I have taken many risks. Some had great outcomes. While some others just didn't work.
But I have been taking this risks for as long as I can remember. The risk of going out and see people staring at me because I'm Fat. Yeah. Where ever I go, people will give me the look. Some even uttered the word Fat. I know that I am Fat. But do they really have to say it in front of my face? Well, what if I'm the one who say something bad about them right smack in the middle of their faces? Will they like it? No right? how stupid can they be.

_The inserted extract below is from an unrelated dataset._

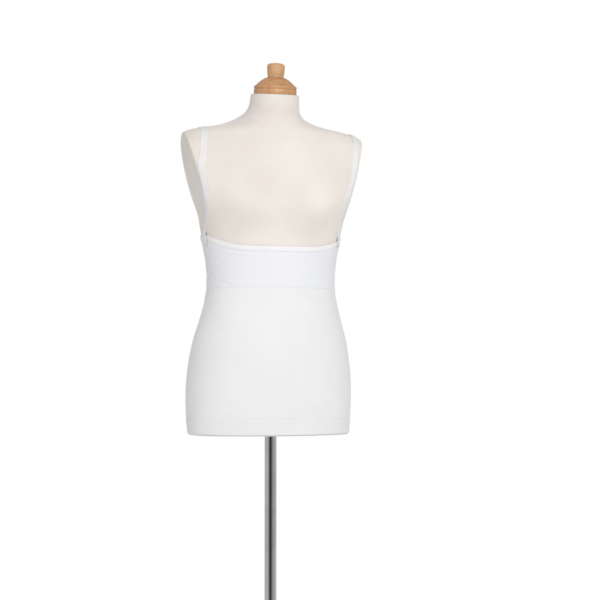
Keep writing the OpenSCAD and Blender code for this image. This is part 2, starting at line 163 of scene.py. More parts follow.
def skin(u, t):
    """Points of the form at outline indices u and angles t in degrees; 270 is the front."""
    s = station(u)
    z, wide, mid, front, back, n = (s[..., k] for k in range(6))
    c, sn = np.cos(np.radians(t)), np.sin(np.radians(t))
    p = 2 / n
    x0 = wide * power(c, p)
    edge = arm_plate_x(z)
    h = np.maximum(ARM_ROUND - np.abs(np.abs(x0) - edge), 0) / ARM_ROUND
    x = np.sign(x0) * (np.minimum(np.abs(x0), edge) - h * h * ARM_ROUND / 4)
    deep = power(sn, p) * np.where(sn < 0, mid - front, back - mid)
    y = mid + deep - np.where(sn < 0, bust(x, z) * ramp(-BUST_FADE * sn), 0)
    lean = ramp((z - LEAN_FOOT) / LEAN_RISE) * math.tan(NECK_TILT)
    return np.stack([x, y, z + lean * (y - mid)], -1)


def unit(v):
    """v at length 1."""
    return v / np.maximum(np.linalg.norm(v, axis=-1, keepdims=True), 1e-9)


def normals(u, t):
    """Outward directions of the form; level at the lower edge, in the tilted plane at the neck."""
    u, t = np.broadcast_arrays(np.asarray(u, float), np.asarray(t, float))
    upward = skin(np.minimum(u + 0.02, LAST), t) - skin(np.maximum(u - 0.02, 0), t)
    sideways = skin(u, t + 0.5) - skin(u, t - 0.5)
    n = np.cross(sideways, upward)
    ends = (u <= 0) | (u >= LAST)
    n[..., 2] = np.where(ends, 0, n[..., 2])
    n = unit(n)
    n[..., 2] = np.where(u >= LAST, n[..., 1] * math.tan(NECK_TILT), n[..., 2])
    return n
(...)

Well. I just don't give a damn about these people. All thanks to them, I'm like this. This is one of the risk that is not worth taking it.

I'm Stressed.

I went to watch Chingay today.
It was fun!! Tell You more about it in my next entry.
Today, I had my CA Presentation for BZC.
I shivered. Obviously. I didn't practice. How unpro that was huh?
But thankfully I passed. Phew!!
Ms Lee told me that I am more of a presenter.
Meaning, I am better thin Public Speaking, than written english.
Geddit? I can't write good english. At all.
Cool.

Had a BL meeting this aftrnn.
The Preseident announced that there will be a camp on 3rd March.
He announced the Camp Comm.
I am in it. Damn it! I hate it!!
I seriously hate it. I don't want to be in any Committee.
I just want to serve my CCA and be over and done with.
ARGH!!! I'm so stressed!!! I hate it!!! I hate it!! I hate it!!!!!
DAMMIT!!! I don't know what to do!! I hate commitments.
Yeah, that's another quality of me. I hate to commit myself into something.
Especially when I'm under pressure and also WHEN I"M NOT INTERESTED IN THAT PARTICULAR THING/EVENT WHAT SO EVER. NEVER PUSH ME WHEN I DON'T LIKE IT. BECAUSE YOU WILL NOT LIKE THE RESULTS THAT I PRODUCE. YEAH. REMEMBER THAT!!!! ARGH!!!!!!!!!!!!!!!!
FUCK!!! SORRY. I JUST HAD TO MAKE THING CLEAR AND STRAIGHT.